Sonic Youth

Murray Street

In the last five years or so, each successive Sonic Youth release has been met with an increasingly disdainful chorus of snores. Even die-hard fans have been forced to acknowledge their waning enthusiasm, and inevitably began to ponder the fate of their calamitous heroes. However, in the vile year of 2001, two things happened to Sonic Youth. First, after a fruitful collaboration, Jim O’Rourke joined the band. Then the sky caved in, raining the fallout of a burned-out commercial airliner directly over their NYC studio. And although both events were unrelated (there’s no substantial proof to the contrary), these apocalyptic occurrences seem to have forged a new band out of molten parts. Murray Street is exhilarating; it’s the sound of the band staking out new Sonic territory while retaining the same spirit that has always made them so f’ing great. O’Rourke’s bass is the anchor, lending Steve Shelley’s perpetually sturdy drumming an equally sane and effective hand in freeing the three guitarists to explore, while simultaneously keeping them from falling off the edges of the earth. Granted, that’s been the general idea since Shelley joined, but Murray Street is more than a reminder of that general assemblage.
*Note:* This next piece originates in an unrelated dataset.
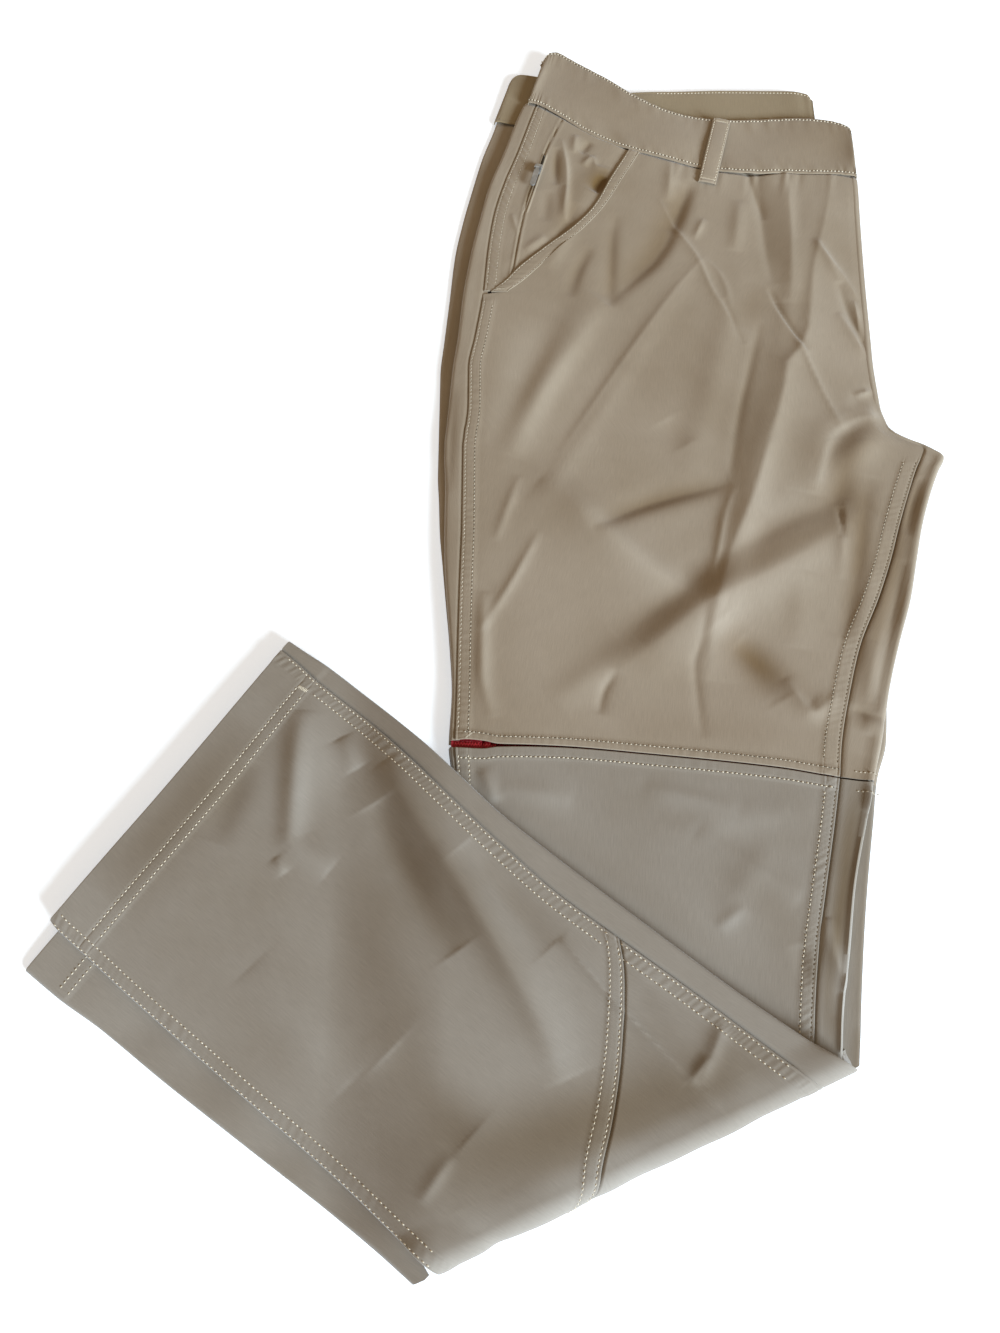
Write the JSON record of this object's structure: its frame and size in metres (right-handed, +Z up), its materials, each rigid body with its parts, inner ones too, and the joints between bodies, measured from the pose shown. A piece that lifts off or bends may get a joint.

It’s as though the band has reclaimed its soul. The songs radiate warmth and pulse with rejuvenated purpose, the guitars follow blissful sun-dazed currents to transcendent ends, and, most surprisingly, all three of the singers, even Thurston, sound relaxed and confident. Simply put (and this is especially gratifying after a few shaky and uncertain moments), Murray Street is an iridescent, damned glorious record.